_MATERIAL PROVIDED_:
..............................
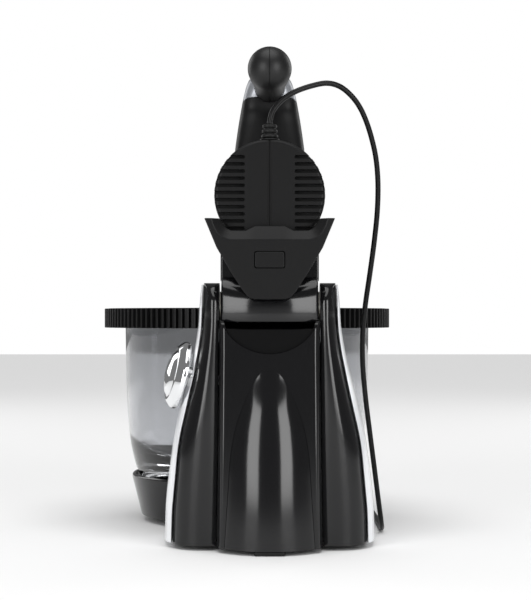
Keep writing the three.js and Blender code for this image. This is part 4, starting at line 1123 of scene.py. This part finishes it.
    def panel(self) -> Shape:
        """The right white side panel.

        Returns:
            The panel.
        """
        rings = []
        for z in steps(self.low_z + 1, 184, 40) + [
            self.hinge_z + (self.ear_r - 1) * math.sin(a) for a in steps(0.1, 1.4, 8)
        ]:
            inner, outer = self.shell_half(z) + 0.35, self.panel_half(z)
            back = self.back(z) + min(13.0, 0.34 * (self.front(z) - self.back(z)))
            front = self.front(z) - 5
            if z > 170:
                front = self.front(z) - 2.5
                back = max(back - (z - 170) * 0.35, self.back(z) + 2.5)
            ring: list[Point] = []
            for t in steps(0, 1, 15):
                lift = math.sin(math.pi * min(1, max(0, t))) ** 0.55 if 0 < t < 1 else 0.0
                ring.append((inner + 0.5 + (outer - inner - 0.5) * lift, back + (front - back) * t, z))
            ring += [(inner, back + (front - back) * 0.96, z), (inner, back + (front - back) * 0.04, z)]
            rings.append(ring)
        return Shape().loft(rings)

    def bulge(self, x: float, z: float) -> float:
        """How far the rear cover's bulge stands out.

        Args:
            x, z: the place on the cover.

        Returns:
            The bulge's height.
        """
        if z >= self.bulge_top:
            return 0.0
        t = abs(x) / self.bulge_half(z)
        if t >= 1:
            return 0.0
        share = (z - self.low_z) / (self.bulge_top - self.low_z)
        return self.bulge_high * (1 - share * share) ** (0.5 + 0.7 * share**5) * (1 - t * t) ** 0.85

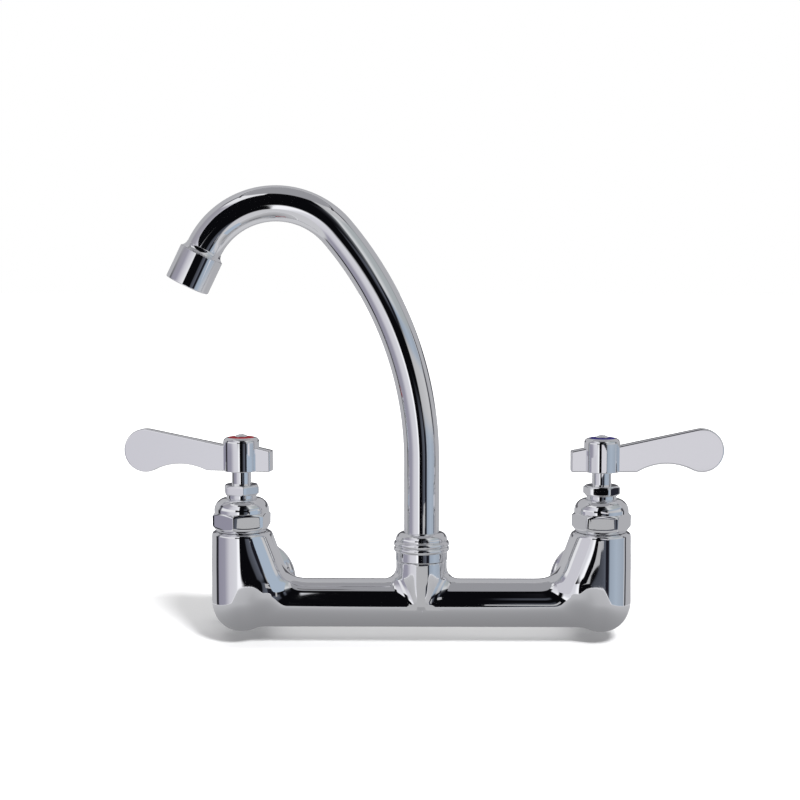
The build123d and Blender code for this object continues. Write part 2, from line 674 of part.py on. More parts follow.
with BuildPart() as spout_ferrule:
    turn(
        centre,
        (FERRULE_BORE_R, FERRULE_LOW),
        (NECK_BORE_R - RUNNING_GAP, FERRULE_LOW),
        (NECK_BORE_R - RUNNING_GAP, FLANGE_SEAT),
        (FERRULE_FLANGE_R, FLANGE_SEAT),
        (FERRULE_FLANGE_R, FLANGE_TOP),
        (FERRULE_BORE_R, FLANGE_TOP),
    )
    bore(centre, SPOUT_R + FIT_GAP / 2, SPOUT_FOOT, FLANGE_TOP)
    for ring_height in SEAL_RING_HEIGHTS:
        groove_floor = NECK_BORE_R - RUNNING_GAP - 2 * SEAL_RING_WIRE_R
        turn(
            centre,
            (groove_floor, ring_height - SEAL_RING_WIRE_R - FIT_GAP),
            (NECK_BORE_R, ring_height - SEAL_RING_WIRE_R - FIT_GAP),
            (NECK_BORE_R, ring_height + SEAL_RING_WIRE_R + FIT_GAP),
            (groove_floor, ring_height + SEAL_RING_WIRE_R + FIT_GAP),
            mode=Mode.SUBTRACT,
        )
save(spout_ferrule, "spout_ferrule")

with BuildPart() as spout_o_rings:
    for ring_height in SEAL_RING_HEIGHTS:
        ring_bore = NECK_BORE_R - RUNNING_GAP / 2 - 2 * SEAL_RING_WIRE_R
        o_ring(centre, ring_bore, SEAL_RING_WIRE_R, ring_height)
save(spout_o_rings, "spout_o_rings")

with BuildPart() as thrust_washer:
    turn(
        centre,
        (SPOUT_R + 2 * RUNNING_GAP, NUT_TOP - NUT_LIP - THRUST_WASHER_THICK),
        (FERRULE_FLANGE_R, NUT_TOP - NUT_LIP - THRUST_WASHER_THICK),
        (FERRULE_FLANGE_R, NUT_TOP - NUT_LIP),
        (SPOUT_R + 2 * RUNNING_GAP, NUT_TOP - NUT_LIP),
    )
save(thrust_washer, "thrust_washer")

with BuildPart() as spout_nut:
    with BuildSketch(centre):
        with BuildLine():
            band = Polyline(
                (0, NECK_SHOULDER),
                (NUT_BAND_R, NECK_SHOULDER),
                (NUT_BAND_R, NECK_SHOULDER + NUT_BAND_HIGH),
            )
            # the round ribs, then the crown
            for rib in range(NUT_RIBS):
                low = NECK_SHOULDER + NUT_BAND_HIGH + rib * NUT_RIB_PITCH
                rib_arc = ThreePointArc(
                    (NUT_BAND_R, low),
                    (NUT_RIB_R, low + NUT_RIB_PITCH / 2),
                    (NUT_BAND_R, low + NUT_RIB_PITCH),
                )
            crown_low = rib_arc @ 1
            crown_high = (NUT_CROWN_R - NUT_LIP, NUT_TOP)
            nut_crown = TangentArc(crown_high, crown_low, tangent=(1, 0))
            Polyline(crown_high, (0, NUT_TOP), band @ 0)
        make_face()
    revolve(axis=Axis(centre.origin, centre.y_dir))
    bore(centre, NECK_THREAD_R + FIT_GAP, NECK_SHOULDER, NUT_TOP - NUT_LIP)
    bore(centre, SPOUT_R + 2 * RUNNING_GAP, NUT_TOP - NUT_LIP, NUT_TOP)
save(spout_nut, "spout_nut")

# ---- spout end and aerator ----------------------------------------------------------------
turned = radians(SPOUT_TURN)
outlet = Plane(shell_top, x_dir=(cos(turned), 0, sin(turned)), z_dir=(0, -1, 0))

with BuildPart() as outlet_adaptor:
    with BuildSketch(outlet):
        with BuildLine():
            flare_foot = (SPOUT_R + 2 * FIT_GAP, -ADAPTOR_RISE)
            flare = TangentArc(flare_foot, (ADAPTOR_FLARE_R, -FIT_GAP), tangent=(0, 1))
            Polyline(
                flare @ 1,
                (ADAPTOR_FLARE_R, 0),
                (SHELL_THREAD_R, 0),
                (SHELL_THREAD_R, ADAPTOR_THREAD),
                (SPOUT_R - SPOUT_WALL, ADAPTOR_THREAD),
                (SPOUT_R - SPOUT_WALL, SPOUT_SOCKET_DEPTH),
                (SPOUT_R + FIT_GAP / 2, SPOUT_SOCKET_DEPTH),
                (SPOUT_R + FIT_GAP / 2, -ADAPTOR_RISE),
                flare_foot,
            )
        make_face()
    revolve(axis=Axis(outlet.origin, outlet.y_dir))
save(outlet_adaptor, "outlet_adaptor")

with BuildPart() as aerator_shell:
    turn(
        outlet,
        (SHELL_MOUTH_R, SHELL_LENGTH),
        (SHELL_R - SHELL_EDGE, SHELL_LENGTH),
        (SHELL_R, SHELL_LENGTH - SHELL_EDGE),
        (SHELL_R, SHELL_EDGE),
        (SHELL_R - SHELL_EDGE, 0),
        (SHELL_THREAD_R + FIT_GAP, 0),
        (SHELL_THREAD_R + FIT_GAP, INSERT_SEAT),
        (SHELL_BORE_R, INSERT_SEAT),
        (SHELL_BORE_R, MOUTH_FLOOR),
        (SHELL_MOUTH_R, MOUTH_FLOOR),
    )
save(aerator_shell, "aerator_shell")

with BuildPart() as aerator_gasket:
    turn(
        outlet,
        (SPOUT_R - SPOUT_WALL, GASKET_LOW),
        (SHELL_THREAD_R, GASKET_LOW),
        (SHELL_THREAD_R, INSERT_LOW),
        (SPOUT_R - SPOUT_WALL, INSERT_LOW),
    )
save(aerator_gasket, "aerator_gasket")

with BuildPart() as aerator_insert:
    turn(
        outlet,
        (0, INSERT_LOW),
        (SHELL_THREAD_R, INSERT_LOW),
        (SHELL_THREAD_R, INSERT_SEAT),
        (SHELL_BORE_R - FIT_GAP, INSERT_SEAT),
        (SHELL_BORE_R - FIT_GAP, SCREEN_LOW),
        (0, SCREEN_LOW),
    )
    with BuildSketch(across(outlet, INSERT_LOW)):
        with PolarLocations(SHELL_BORE_R / 2, INSERT_HOLES):
            Circle(INSERT_HOLE_R)
    extrude(amount=SCREEN_LOW - INSERT_LOW, mode=Mode.SUBTRACT)
save(aerator_insert, "aerator_insert")

with BuildPart() as aerator_screen:
    with BuildSketch(across(outlet, SCREEN_LOW)):
        Circle(SHELL_BORE_R - FIT_GAP)
        ring_step = SHELL_MOUTH_R / (SCREEN_RINGS + 1 / 2)
        for ring in range(1, SCREEN_RINGS + 1):
            with PolarLocations(ring * ring_step, SCREEN_FIRST_RING * ring):
                Circle(SCREEN_HOLE_R, mode=Mode.SUBTRACT)
    extrude(amount=SCREEN_THICK)
save(aerator_screen, "aerator_screen")
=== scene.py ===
"""Looks for a chrome wall faucet: polished body, lever valves, gooseneck spout and studio.

Lengths in the makers below are millimetres, as on a drawing; every mesh is stored in metres.
"""

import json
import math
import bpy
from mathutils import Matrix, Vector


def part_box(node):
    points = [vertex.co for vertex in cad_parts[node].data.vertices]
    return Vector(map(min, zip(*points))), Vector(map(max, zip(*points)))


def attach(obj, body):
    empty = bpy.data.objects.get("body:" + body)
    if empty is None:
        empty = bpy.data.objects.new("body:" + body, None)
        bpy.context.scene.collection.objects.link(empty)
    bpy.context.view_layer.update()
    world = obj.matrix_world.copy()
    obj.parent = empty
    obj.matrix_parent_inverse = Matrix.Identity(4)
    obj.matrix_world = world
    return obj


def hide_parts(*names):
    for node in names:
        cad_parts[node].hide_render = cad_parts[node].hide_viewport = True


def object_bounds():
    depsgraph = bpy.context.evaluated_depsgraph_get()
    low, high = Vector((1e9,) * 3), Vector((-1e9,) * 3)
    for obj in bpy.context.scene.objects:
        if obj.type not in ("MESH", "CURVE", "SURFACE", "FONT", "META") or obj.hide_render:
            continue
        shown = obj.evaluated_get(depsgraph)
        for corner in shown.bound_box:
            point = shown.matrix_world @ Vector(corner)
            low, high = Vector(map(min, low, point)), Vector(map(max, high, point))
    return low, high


bl_info = {
    "name": "Wall Faucet",
    "version": (1, 0, 0),
    "blender": (4, 5, 0),
    "location": "View3D > Sidebar > Faucet",
    "description": "Builds the pieces and finishes of a chrome wall faucet round its frame",
    "category": "Object",
}

import bpy
import numpy as np
from mathutils import Matrix, Vector

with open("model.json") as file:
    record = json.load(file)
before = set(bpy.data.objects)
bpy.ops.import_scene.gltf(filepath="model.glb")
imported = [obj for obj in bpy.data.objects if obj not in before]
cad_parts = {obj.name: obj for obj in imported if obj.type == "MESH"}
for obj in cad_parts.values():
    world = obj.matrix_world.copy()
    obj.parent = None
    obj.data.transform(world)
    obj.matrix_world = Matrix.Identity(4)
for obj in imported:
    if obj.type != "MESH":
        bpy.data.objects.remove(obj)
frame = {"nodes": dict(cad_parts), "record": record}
CAD_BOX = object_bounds()

MM = 0.001
SIDES = ("hot", "cold")


# ---- what the frame says ------------------------------------------------------------------
def middle(node):
    """The middle of a CAD node's box, in millimetres."""
    low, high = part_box(node)
    return (low + high) / 2 / MM


def half_width(node):
    """Half of a CAD node's size along X, in millimetres."""
    low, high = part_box(node)
    return (high.x - low.x) / 2 / MM


def heights(node):
    """The heights of a CAD node's bottom and top, in millimetres."""
    low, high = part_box(node)
    return low.z / MM, high.z / MM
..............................
Of the entries above, repeat exactly the lines from the line with "for ring in" through the line with "bpy.context.view_layer.update()", both of them included.

        for ring in range(1, SCREEN_RINGS + 1):
            with PolarLocations(ring * ring_step, SCREEN_FIRST_RING * ring):
                Circle(SCREEN_HOLE_R, mode=Mode.SUBTRACT)
    extrude(amount=SCREEN_THICK)
save(aerator_screen, "aerator_screen")
=== scene.py ===
"""Looks for a chrome wall faucet: polished body, lever valves, gooseneck spout and studio.

Lengths in the makers below are millimetres, as on a drawing; every mesh is stored in metres.
"""

import json
import math
import bpy
from mathutils import Matrix, Vector


def part_box(node):
    points = [vertex.co for vertex in cad_parts[node].data.vertices]
    return Vector(map(min, zip(*points))), Vector(map(max, zip(*points)))


def attach(obj, body):
    empty = bpy.data.objects.get("body:" + body)
    if empty is None:
        empty = bpy.data.objects.new("body:" + body, None)
        bpy.context.scene.collection.objects.link(empty)
    bpy.context.view_layer.update()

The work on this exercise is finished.